Climate Change Vulnerabilities: Sea Level Rise, Extreme Weather, and Resilience Strategies

Evaluating how climate change vulnerabilities such as sea level rise, increased flooding, extreme heat, and severe storms constrain site selection and building design during the programming phase. Covers risk assessment frameworks, the evolving standard of care, code limitations, resilience strategies, and the architect's role in communicating climate risks to clients.

2 min read201 words

Climate Change Vulnerabilities and Why They Matter in Programming

Climate change isn't a future problem for architects. It's a present-day site constraint that directly shapes where and how buildings can be placed.

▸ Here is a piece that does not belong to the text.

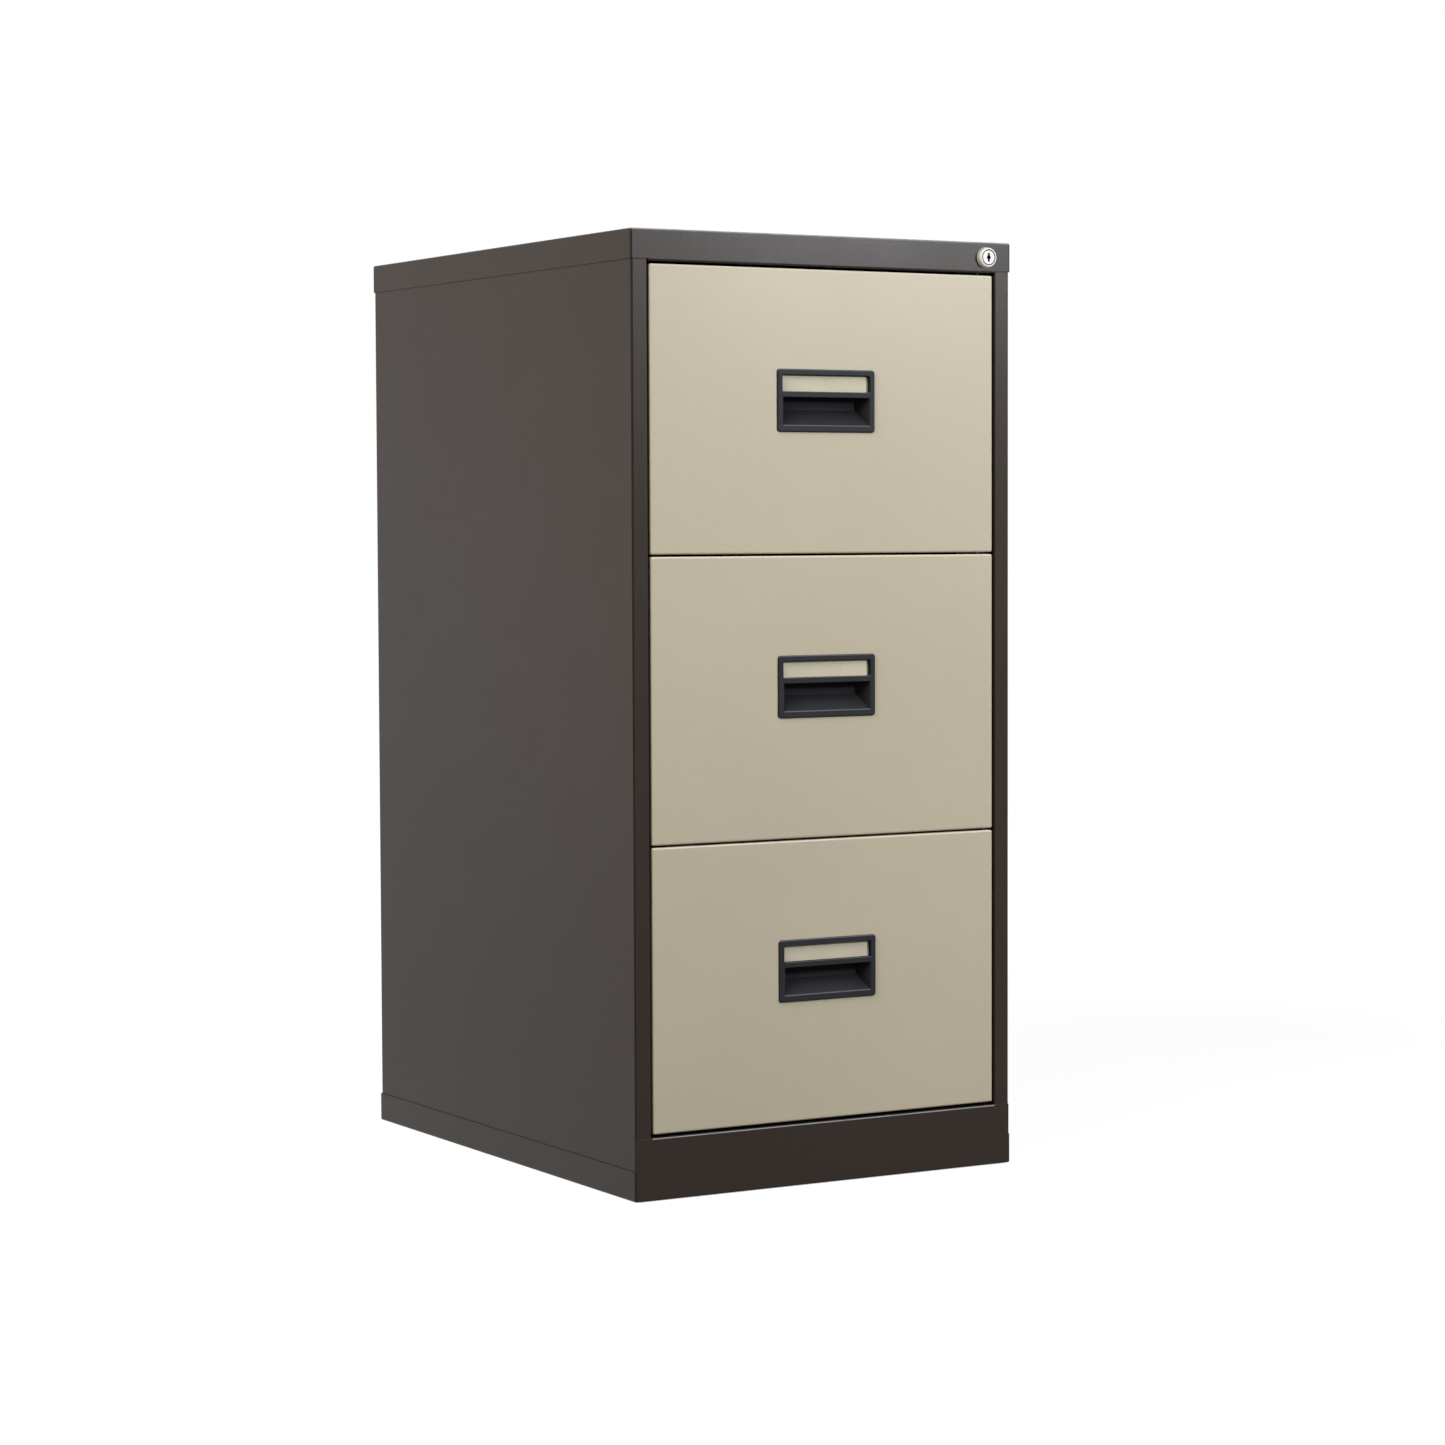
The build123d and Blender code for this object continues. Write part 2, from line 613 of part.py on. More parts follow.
def handle(number):
    """Moulded pull: card frame above, bar, then a pocket for the fingers."""
    half = HANDLE_WIDTH / 2 - HANDLE_BORDER
    crease_half = half - POCKET_DRAFT
    deep_half = crease_half - POCKET_DRAFT / CREASE_DEPTH * (POCKET_DEPTH - CREASE_DEPTH)
    plan = polygon([
        (-half, -HANDLE_PROUD),
        (half, -HANDLE_PROUD),
        (crease_half, CREASE_DEPTH - HANDLE_PROUD),
        (deep_half, POCKET_DEPTH - HANDLE_PROUD),
        (-deep_half, POCKET_DEPTH - HANDLE_PROUD),
        (-crease_half, CREASE_DEPTH - HANDLE_PROUD),
    ])
    profile = polygon(pocket_profile())
    pocket = sideways(profile, -half, half) & upward(plan, 0, HANDLE_HEIGHT)

    wall_profile = offset(profile, HANDLE_WALL, kind=Kind.INTERSECTION)
    wall_plan = offset(plan, HANDLE_WALL, kind=Kind.INTERSECTION)
    shell = sideways(wall_profile, -HANDLE_WIDTH / 2, HANDLE_WIDTH / 2)
    shell &= upward(wall_plan, 0, HANDLE_HEIGHT)
    shell &= span((-HANDLE_WIDTH, HANDLE_WIDTH), (-SHELL_LAP, FRONT_DEPTH), (0, HANDLE_HEIGHT))

    bezel = rearward(
        Pos(0, HANDLE_HEIGHT / 2) * RectangleRounded(HANDLE_WIDTH, HANDLE_HEIGHT, HANDLE_CORNER),
        -HANDLE_PROUD, 0,
    )
    bezel = fillet(bezel.faces().sort_by(Axis.Y)[0].edges(), HANDLE_ROUND)

    window_top = HANDLE_HEIGHT - HANDLE_BORDER
    window = (window_top - WINDOW_HEIGHT, window_top)
    recess_back = CARD_RECESS - HANDLE_PROUD
    tray = span(
        (-half - TRAY_WALL, half + TRAY_WALL),
        (-1, recess_back + TRAY_WALL),
        (window[0] - TRAY_WALL, window[1] + TRAY_WALL),
    )
    tab = (DRAWER_SHEET + CARD_CLEARANCE, DRAWER_SHEET + CARD_CLEARANCE + TAB_DEPTH)
    catch_half = HANDLE_WIDTH / 2 - HANDLE_LAP + TAB_LAP
    tabs = span((-catch_half, catch_half), tab, (window[1] - TAB_HEIGHT, window[1]))
    tabs -= span(
        (-half, half), (tab[0] - 1, tab[1] + 1), (window[1] - TAB_HEIGHT - 1, window[1] + 1)
    )

    body = bezel + shell + tray + tabs - pocket
    body -= Pos(0, 0, sum(window) / 2) * window_block(0, -HANDLE_PROUD - 1, recess_back)
    rims = body.faces().sort_by(Axis.Y)[0].inner_wires()
    body = fillet([edge for rim in rims for edge in rim.edges()], LIP_ROUND)
    return Pos(0, PANEL_FRONT, handle_foot(number)) * body


def label_card(number):
    back = CARD_RECESS - HANDLE_PROUD
    middle = handle_foot(number) + HANDLE_HEIGHT - HANDLE_BORDER - WINDOW_HEIGHT / 2
    return Pos(0, PANEL_FRONT, middle) * window_block(CARD_CLEARANCE, back - CARD_THICKNESS, back)


def lock_catch(number):
    """Angle on the drawer's right side that the raised lug stands in front of."""
    low = catch_foot(number)
    outline = [
        (BOX_HALF, CATCH_FRONT + CATCH_FLANGE),
        (BOX_HALF, CATCH_FRONT),
        (FRONT_HALF, CATCH_FRONT),
    ]
    return upward(folded(outline, CATCH_SHEET), low, low + CATCH_HEIGHT)


# ---------------------------------------------------------------- lock
def lock_barrel():
    """Tapered bezel on the skirt and a grooved body through it."""
    bezel = Cone(BEZEL_BASE, BEZEL_FACE, LOCK_PROUD, align=(Align.CENTER, Align.CENTER, Align.MIN))
    bezel = fillet(bezel.edges().sort_by(Axis.Z)[-1], BEZEL_ROUND)
    barrel = Pos(LOCK_X, FRONT, LOCK_Z) * Rot(X=90) * bezel
    barrel += forward_disc(BARREL_RADIUS, BARREL_BACK, FRONT)
    head_back = FRONT - LOCK_PROUD + PLUG_HEAD
    barrel -= forward_disc(PLUG_RADIUS + LOCK_FIT, head_back + LOCK_FIT, FRONT - LOCK_PROUD - 1)
    barrel -= forward_disc(SHAFT_RADIUS + LOCK_FIT, BARREL_BACK + 1, head_back - 1)
    groove = PANEL_FRONT + RAIL_SHEET
    for side in (-1, 1):
        inner = LOCK_X + side * (BARREL_RADIUS - CLIP_BITE)
        barrel -= span(
            (inner, LOCK_X + side * (BARREL_RADIUS + 1)),
            (groove, groove + CLIP_SHEET),
            (LOCK_Z - BARREL_RADIUS, LOCK_Z + BARREL_RADIUS),
        )
    mouth = barrel.faces().sort_by(Axis.Y)[0].inner_wires()[0]
    return chamfer(mouth.edges(), RING_CHAMFER)


def lock_clip():
    """Horseshoe spring clip behind the cross rail, slid up onto the barrel's grooves."""
    groove = PANEL_FRONT + RAIL_SHEET
    plate = span(
        (LOCK_X - CLIP_WIDTH / 2, LOCK_X + CLIP_WIDTH / 2),
        (groove, groove + CLIP_SHEET),
        (LOCK_Z - CLIP_LEG, LOCK_Z + BARREL_RADIUS + CLIP_BRIDGE),
    )
    slot = BARREL_RADIUS - CLIP_BITE
    arch = forward_disc(BARREL_RADIUS + LOCK_FIT, groove + 2 * CLIP_SHEET, groove - CLIP_SHEET)
    throat = span(
        (LOCK_X - slot, LOCK_X + slot),
        (groove - 1, groove + CLIP_SHEET + 1),
        (LOCK_Z - CLIP_LEG - 1, LOCK_Z),
    )
    flats = span(
        (LOCK_X - slot, LOCK_X + slot),
        (groove - 1, groove + CLIP_SHEET + 1),
        (LOCK_Z - BARREL_RADIUS, LOCK_Z + BARREL_RADIUS + LOCK_FIT),
    )
    return plate - (arch & flats) - throat


def crank_place():
    """Crank pin's axis with the lock open."""
    angle = radians(-QUARTER_TURN / 2)
    return LOCK_X + CRANK_RADIUS * cos(angle), LOCK_Z + CRANK_RADIUS * sin(angle)


def lock_plug():
    """Turning core with an upright keyway."""
    face = FRONT - LOCK_PROUD
    head_back = face + PLUG_HEAD
    plug = forward_disc(PLUG_RADIUS, head_back, face)
    plug = chamfer(plug.edges().sort_by(Axis.Y)[0], RING_CHAMFER)
    plug += forward_disc(SHAFT_RADIUS, CAM_FRONT, head_back - 1)
    slot_depth = (face - 1, face + KEYWAY_DEPTH)
    plug -= span(
        (LOCK_X - KEYWAY_WIDTH / 2, LOCK_X + KEYWAY_WIDTH / 2),
        slot_depth,
        (LOCK_Z - KEYWAY_HEIGHT / 2, LOCK_Z + KEYWAY_HEIGHT / 2),
    )
    return plug - forward_disc(KEYWAY_EYE, slot_depth[1], slot_depth[0])


def lock_cam():
    """Crank plate on the back of the core, with its pin."""
    pin_x, pin_z = crank_place()
    hub = Pos(LOCK_X, LOCK_Z) * Circle(CAM_HUB)
    end = Pos(pin_x, pin_z) * Circle(CAM_END)
    plate = rearward(make_hull((hub + end).edges()), CAM_FRONT, CAM_BACK)
    pin_back = FITTING_BACK + BAR_GAP / 2
    pin = Pos(pin_x, (CAM_BACK + pin_back) / 2, pin_z) * Rot(X=90)
    return plate + pin * Cylinder(CRANK_PIN, pin_back - CAM_BACK)


def yoke_half():
    """Half the height of the yoke around the crank pin."""
    return CRANK_PIN + PIN_PLAY + SLOT_WALL


def lock_bar():
    """Flat bar beside the drawers, from under the crank pin to below the lowest lug."""
    top = crank_place()[1] - yoke_half()
    foot = lug_top(DRAWERS) - LUG_HEIGHT - BAR_WIDTH
    return span((BAR_LEFT, BAR_RIGHT), (BAR_FRONT, BAR_BACK), (foot, top))


def lock_bar_fittings():
    """Slotted yoke for the crank pin and a lug for each drawer, welded behind the bar."""
    pin_x, pin_z = crank_place()
    reach = CRANK_PIN + PIN_PLAY
    slot = (pin_x - reach, LOCK_X + CRANK_RADIUS + reach)
    depth = (BAR_BACK, FITTING_BACK)
    low, high = pin_z - yoke_half(), pin_z + yoke_half()
    yoke = span((slot[0] - SLOT_WALL, BAR_RIGHT), depth, (low, high))
    yoke += span((BAR_LEFT, BAR_RIGHT), depth, (low - BAR_WIDTH, low))
    yoke -= span(slot, (BAR_BACK - 1, FITTING_BACK + 1), (pin_z - reach, pin_z + reach))
    fittings = [yoke]
    for number in range(1, DRAWERS + 1):
        top = lug_top(number)
        fittings.append(span((BAR_LEFT - LUG_REACH, BAR_RIGHT), depth, (top - LUG_HEIGHT, top)))
    return group(fittings)


def lock_bar_guides():
    """Straps on the front upright that hold the bar to it, one above each lug."""
    left, right = BAR_LEFT - GUIDE_CLEARANCE, BAR_RIGHT + GUIDE_CLEARANCE
    front = BAR_FRONT - GUIDE_CLEARANCE
    guides = []
    for number in range(1, DRAWERS + 1):
        low = lug_top(number) + GUIDE_RISE
        strap = span(
            (left - RAIL_SHEET / 2, right + GUIDE_SHEET),
            (front - GUIDE_SHEET, FRONT_UPRIGHT),
            (low, low + GUIDE_HEIGHT),
        )
        bay = span((left, right), (front, FRONT_UPRIGHT + 1), (low - 1, low + GUIDE_HEIGHT + 1))
        guides.append(strap - bay)
    return group(guides)


# ---------------------------------------------------------------- assembly
def model():
    left_panel = side_panel()
    parts = {
        "top_cap": top_cap(),
        "base_tray": base_tray(),
        "side_panel_left": left_panel,
        "side_panel_right": mirrored(left_panel),
        "back_panel": back_panel(),
        "back_rivets": back_rivets(),
        "uprights_front": group([upright(FRONT_UPRIGHT, left=True), upright(FRONT_UPRIGHT)]),
        "uprights_rear": group([upright(REAR_UPRIGHT, left=True), upright(REAR_UPRIGHT)]),
        "cross_rail": cross_rail(),
        "base_gussets": group(base_gussets()),
        "glides": glides(),
        "lock_barrel": lock_barrel(),
        "lock_clip": lock_clip(),
        "lock_bar_guides": lock_bar_guides(),
        "lock_plug": lock_plug(),
        "lock_cam": lock_cam(),
        "lock_bar": lock_bar(),
        "lock_bar_fittings": lock_bar_fittings(),
    }
    for number in range(1, DRAWERS + 1):
        drawer = f"drawer_{number}"
        parts[f"{drawer}_front"] = drawer_front(number)
        parts[f"{drawer}_liner"] = drawer_liner(number)
        parts[f"{drawer}_handle"] = handle(number)
        parts[f"{drawer}_card"] = label_card(number)
        parts[f"{drawer}_side_left"] = drawer_side(number, left=True)
        parts[f"{drawer}_side_right"] = drawer_side(number)
        parts[f"{drawer}_bottom"] = drawer_bottom(number)
        parts[f"{drawer}_back"] = drawer_back(number)
        parts[f"{drawer}_catch"] = lock_catch(number)
        parts[f"slide_outer_{number}"] = slide_outer(number)
        parts[f"slide_middle_{number}"] = slide_middle(number)
        parts[f"slide_inner_{number}"] = slide_inner(number)
        parts[f"cage_outer_{number}"] = cage_outer(number)
        parts[f"cage_inner_{number}"] = cage_inner(number)
    return parts


os.makedirs("parts", exist_ok=True)
for name, shape in model().items():
    export_step(shape, f"parts/{name}.step")
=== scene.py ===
import bpy
import json
from math import radians
from mathutils import Matrix, Vector

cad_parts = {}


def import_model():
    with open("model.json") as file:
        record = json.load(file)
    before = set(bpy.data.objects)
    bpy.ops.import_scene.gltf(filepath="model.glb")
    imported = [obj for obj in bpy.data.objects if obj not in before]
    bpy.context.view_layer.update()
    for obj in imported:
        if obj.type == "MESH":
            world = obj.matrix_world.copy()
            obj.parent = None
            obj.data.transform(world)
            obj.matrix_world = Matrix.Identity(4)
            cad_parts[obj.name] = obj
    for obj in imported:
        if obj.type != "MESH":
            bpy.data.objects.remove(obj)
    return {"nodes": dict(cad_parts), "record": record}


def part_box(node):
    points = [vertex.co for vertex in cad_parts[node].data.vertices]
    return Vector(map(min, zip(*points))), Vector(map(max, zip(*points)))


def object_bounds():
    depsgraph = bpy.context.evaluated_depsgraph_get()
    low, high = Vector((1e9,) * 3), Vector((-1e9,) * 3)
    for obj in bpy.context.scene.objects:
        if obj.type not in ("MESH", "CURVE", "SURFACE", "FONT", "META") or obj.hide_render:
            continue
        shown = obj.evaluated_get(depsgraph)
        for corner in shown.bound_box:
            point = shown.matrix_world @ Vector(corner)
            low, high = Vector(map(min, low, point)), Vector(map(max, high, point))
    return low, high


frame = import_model()
cad_box = [list(corner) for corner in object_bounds()]

# ---------------------------------------------------------------- view and light, in metres
CAMERA_AT = (-2.0265, -3.5921, 0.6966)
CAMERA_TURN = (-30.046, 86.925, -0.230)      # about Z, then the tilted X, then the view line
CAMERA_LENS = 91.18         # millimetres, on the sensor's width
SENSOR_WIDTH = 36.0
CAMERA_REACH = 100.0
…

During the programming and analysis phase, you're evaluating a site's opportunities and constraints. Climate vulnerabilities fall squarely in the constraints category: rising sea levels that shift flood zone boundaries, more intense storms that exceed the design loads in current codes, prolonged heat events that stress mechanical systems, and shifting precipitation patterns that overwhelm drainage infrastructure.

Here's the challenge that makes this topic exam-critical. Building codes are backward-looking. They rely on historical weather data to set design parameters like wind speeds, flood elevations, and rainfall intensity. But the climate conditions a building will face during its 50- to 80-year service life may differ substantially from what historical records show. That gap between code-mandated minimums and actual future conditions creates a vulnerability that architects must evaluate and communicate to clients.

The ARE tests your ability to assess these vulnerabilities during programming, identify mitigation strategies, and understand the professional responsibility framework surrounding climate risk. You won't just need to know what the risks are. You'll need to evaluate which risks are most critical for a given site and recommend appropriate responses.